# What is currently required? Education or an expensive langar



## Dayalkaurkhalsa (Aug 12, 2021)




----------



## swarn bains (Sep 4, 2021)

ਵਿਦਿਆ


----------



## ravinderpalsingh (Sep 6, 2021)

Both are important one cannot help himself or this society without education. And food is necessity of human being. No human can survive without food.
So both are equally important for mental as well as physical growth.

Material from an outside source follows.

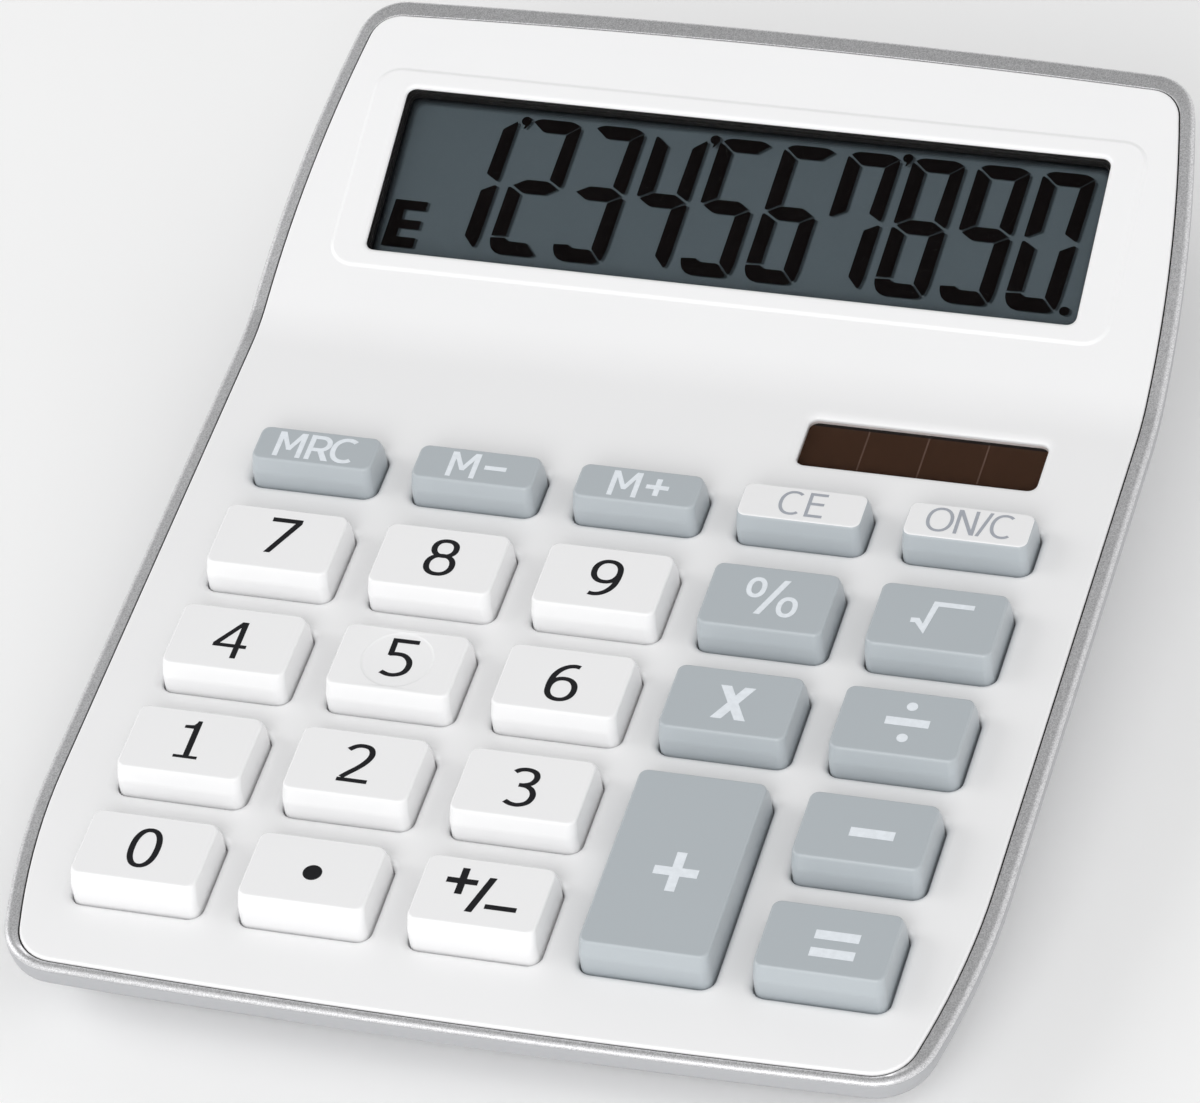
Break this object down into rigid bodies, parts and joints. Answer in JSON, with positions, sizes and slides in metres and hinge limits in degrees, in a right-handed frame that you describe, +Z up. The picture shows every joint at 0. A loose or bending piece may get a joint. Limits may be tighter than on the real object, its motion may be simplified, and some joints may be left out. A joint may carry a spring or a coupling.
{
  "type": "desk calculator",
  "caption": "Desk calculator with a raised tilted display, a solar window, sprung rubber-mat keys, a silver rim, a tapered lower case, a battery door and rubber feet.",
  "frame": {"origin": "middle of the bounding box in plan, at the level of the table the feet stand on", "axes": "+X to the user's right, +Y from the user towards the display, +Z up"},
  "size_m": [0.131, 0.1708, 0.0435],
  "materials": {
    "white_plastic": "smooth, slightly glossy",
    "silver_paint": "silver metallic paint with fine flakes",
    "grey_plastic": "fine matte grain, silver-grey",
    "white_key": "smooth, slightly glossy",
    "grey_key": "smooth, slightly glossy",
    "silicone": "matte silicone",
    "board": "matte brown board",
    "black_resin": "glossy resin",
    "black_sleeve": "glossy sleeve",
    "clear_plastic": "clear, polished",
    "black_plastic": "fine matte grain",
    "lcd": "polished glass over a slate-grey display",
    "reflector": "satin film",
    "film": "satin film",
    "solar_cover": "clear, polished",
    "solar": "dark brown glass cell",
    "wire": "smooth insulation",
    "steel": "bright, fine grain",
    "screw": "zinc plated",
    "rubber": "matte"
  },
  "bodies": {
    "case": {"top_cover": "white_plastic", "silver_frame": "silver_paint", "bottom_case": "grey_plastic", "keypad_mat": "silicone", "key_board": "board", "chip_blob": "black_resin", "capacitor": "black_sleeve", "lcd_window": "clear_plastic", "lcd_holder": "black_plastic", "lcd_glass": "lcd", "lcd_reflector": "reflector", "lcd_flex": "film", "solar_window": "solar_cover", "solar_cell": "solar", "solar_wires": "wire", "battery_wires": "wire", "button_cell": "steel", "contact_positive": "steel", "contact_negative": "steel", "case_screws": "screw", "board_screws": "screw", "holder_screws": "screw", "rubber_feet": "rubber"},
    "battery_door": {"battery_door": "grey_plastic"},
    "key_mrc": {"key_mrc": "grey_key"},
    "key_m_minus": {"key_m_minus": "grey_key"},
    "key_m_plus": {"key_m_plus": "grey_key"},
    "key_ce": {"key_ce": "grey_key"},
    "key_on_c": {"key_on_c": "grey_key"},
    "key_7": {"key_7": "white_key"},
    "key_8": {"key_8": "white_key"},
    "key_9": {"key_9": "white_key"},
    "key_percent": {"key_percent": "grey_key"},
    "key_root": {"key_root": "grey_key"},
    "key_4": {"key_4": "white_key"},
    "key_5": {"key_5": "white_key"},
    "key_6": {"key_6": "white_key"},
    "key_multiply": {"key_multiply": "grey_key"},
    "key_divide": {"key_divide": "grey_key"},
    "key_1": {"key_1": "white_key"},
    "key_2": {"key_2": "white_key"},
    "key_3": {"key_3": "white_key"},
    "key_plus": {"key_plus": "grey_key"},
    "key_minus": {"key_minus": "grey_key"},
    "key_0": {"key_0": "white_key"},
    "key_point": {"key_point": "white_key"},
    "key_sign": {"key_sign": "white_key"},
    "key_equals": {"key_equals": "grey_key"}
  },
  "joints": [
    {"name": "key_mrc_press", "type": "slide", "parent": "case", "child": "key_mrc", "axis": [0, 0.0872, -0.9962], "range_m": [0, 0.0012], "stiffness_N_per_m": 400, "deforming": ["keypad_mat"]},
    {"name": "key_m_minus_press", "type": "slide", "parent": "case", "child": "key_m_minus", "axis": [0, 0.0872, -0.9962], "range_m": [0, 0.0012], "stiffness_N_per_m": 400, "deforming": ["keypad_mat"]},
    {"name": "key_m_plus_press", "type": "slide", "parent": "case", "child": "key_m_plus", "axis": [0, 0.0872, -0.9962], "range_m": [0, 0.0012], "stiffness_N_per_m": 400, "deforming": ["keypad_mat"]},
    {"name": "key_ce_press", "type": "slide", "parent": "case", "child": "key_ce", "axis": [0, 0.0872, -0.9962], "range_m": [0, 0.0012], "stiffness_N_per_m": 400, "deforming": ["keypad_mat"]},
    {"name": "key_on_c_press", "type": "slide", "parent": "case", "child": "key_on_c", "axis": [0, 0.0872, -0.9962], "range_m": [0, 0.0012], "stiffness_N_per_m": 400, "deforming": ["keypad_mat"]},
    {"name": "key_7_press", "type": "slide", "parent": "case", "child": "key_7", "axis": [0, 0.0872, -0.9962], "range_m": [0, 0.0012], "stiffness_N_per_m": 400, "deforming": ["keypad_mat"]},
    {"name": "key_8_press", "type": "slide", "parent": "case", "child": "key_8", "axis": [0, 0.0872, -0.9962], "range_m": [0, 0.0012], "stiffness_N_per_m": 400, "deforming": ["keypad_mat"]},
    {"name": "key_9_press", "type": "slide", "parent": "case", "child": "key_9", "axis": [0, 0.0872, -0.9962], "range_m": [0, 0.0012], "stiffness_N_per_m": 400, "deforming": ["keypad_mat"]},
    {"name": "key_percent_press", "type": "slide", "parent": "case", "child": "key_percent", "axis": [0, 0.0872, -0.9962], "range_m": [0, 0.0012], "stiffness_N_per_m": 400, "deforming": ["keypad_mat"]},
    {"name": "key_root_press", "type": "slide", "parent": "case", "child": "key_root", "axis": [0, 0.0872, -0.9962], "range_m": [0, 0.0012], "stiffness_N_per_m": 400, "deforming": ["keypad_mat"]},
    {"name": "key_4_press", "type": "slide", "parent": "case", "child": "key_4", "axis": [0, 0.0872, -0.9962], "range_m": [0, 0.0012], "stiffness_N_per_m": 400, "deforming": ["keypad_mat"]},
    {"name": "key_5_press", "type": "slide", "parent": "case", "child": "key_5", "axis": [0, 0.0872, -0.9962], "range_m": [0, 0.0012], "stiffness_N_per_m": 400, "deforming": ["keypad_mat"]},
    {"name": "key_6_press", "type": "slide", "parent": "case", "child": "key_6", "axis": [0, 0.0872, -0.9962], "range_m": [0, 0.0012], "stiffness_N_per_m": 400, "deforming": ["keypad_mat"]},
    {"name": "key_multiply_press", "type": "slide", "parent": "case", "child": "key_multiply", "axis": [0, 0.0872, -0.9962], "range_m": [0, 0.0012], "stiffness_N_per_m": 400, "deforming": ["keypad_mat"]},
    {"name": "key_divide_press", "type": "slide", "parent": "case", "child": "key_divide", "axis": [0, 0.0872, -0.9962], "range_m": [0, 0.0012], "stiffness_N_per_m": 400, "deforming": ["keypad_mat"]},
    {"name": "key_1_press", "type": "slide", "parent": "case", "child": "key_1", "axis": [0, 0.0872, -0.9962], "range_m": [0, 0.0012], "stiffness_N_per_m": 400, "deforming": ["keypad_mat"]},
    {"name": "key_2_press", "type": "slide", "parent": "case", "child": "key_2", "axis": [0, 0.0872, -0.9962], "range_m": [0, 0.0012], "stiffness_N_per_m": 400, "deforming": ["keypad_mat"]},
    {"name": "key_3_press", "type": "slide", "parent": "case", "child": "key_3", "axis": [0, 0.0872, -0.9962], "range_m": [0, 0.0012], "stiffness_N_per_m": 400, "deforming": ["keypad_mat"]},
    {"name": "key_plus_press", "type": "slide", "parent": "case", "child": "key_plus", "axis": [0, 0.0872, -0.9962], "range_m": [0, 0.0012], "stiffness_N_per_m": 400, "deforming": ["keypad_mat"]},
    {"name": "key_minus_press", "type": "slide", "parent": "case", "child": "key_minus", "axis": [0, 0.0872, -0.9962], "range_m": [0, 0.0012], "stiffness_N_per_m": 400, "deforming": ["keypad_mat"]},
    {"name": "key_0_press", "type": "slide", "parent": "case", "child": "key_0", "axis": [0, 0.0872, -0.9962], "range_m": [0, 0.0012], "stiffness_N_per_m": 400, "deforming": ["keypad_mat"]},
    {"name": "key_point_press", "type": "slide", "parent": "case", "child": "key_point", "axis": [0, 0.0872, -0.9962], "range_m": [0, 0.0012], "stiffness_N_per_m": 400, "deforming": ["keypad_mat"]},
    {"name": "key_sign_press", "type": "slide", "parent": "case", "child": "key_sign", "axis": [0, 0.0872, -0.9962], "range_m": [0, 0.0012], "stiffness_N_per_m": 400, "deforming": ["keypad_mat"]},
    {"name": "key_equals_press", "type": "slide", "parent": "case", "child": "key_equals", "axis": [0, 0.0872, -0.9962], "range_m": [0, 0.0012], "stiffness_N_per_m": 400, "deforming": ["keypad_mat"]},
    {"name": "battery_door_lift", "type": "slide", "parent": "case", "child": "battery_door", "axis": [0, 0, -1], "range_m": [0, 0.012]}
  ]
}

ਦੋਵੇਂ ਮਹੱਤਵਪੂਰਨ ਹਨ ਕੋਈ ਵੀ ਆਪਣੀ ਜਾਂ ਸਮਾਜ ਦੀ, ਸਿੱਖਿਆ ਤੋਂ ਬਿਨਾਂ ਮਦਦ ਨਹੀਂ ਕਰ ਸਕਦਾ. ਅਤੇ ਭੋਜਨ ਮਨੁੱਖ ਦੀ ਜ਼ਰੂਰਤ ਹੈ. ਕੋਈ ਵੀ ਮਨੁੱਖ ਭੋਜਨ ਤੋਂ ਬਿਨਾਂ ਜਿਉਂਦਾ ਨਹੀਂ ਰਹਿ ਸਕਦਾ.
ਇਸ ਲਈ ਦੋਵੇਂ ਮਾਨਸਿਕ ਅਤੇ ਸਰੀਰਕ ਵਿਕਾਸ ਲਈ ਬਰਾਬਰ ਮਹੱਤਵਪੂਰਨ ਹਨ.


----------



## Ram_Muni (Oct 1, 2021)

since the beginning of time, there has been educated people and there has been uneducated people. One study from Harvard shows the overall life expectancy of an educated person is 5-6 years longer than an uneducated person. on the other hand, since the beginning of time starvation and malnutrition has killed more people than any plague. You don't need a study to know the life expectancy of those who are in danger of starveling is far less than one who is well fed. Realistically speaking, both are necessary and it should not be an "either or" thing.


----------



## ravneet_sb (Oct 5, 2021)

Sat Sri Akaal,

Though Education is a important and vital to human Mind Development, but what to seek, as perspective of Spiritual Education.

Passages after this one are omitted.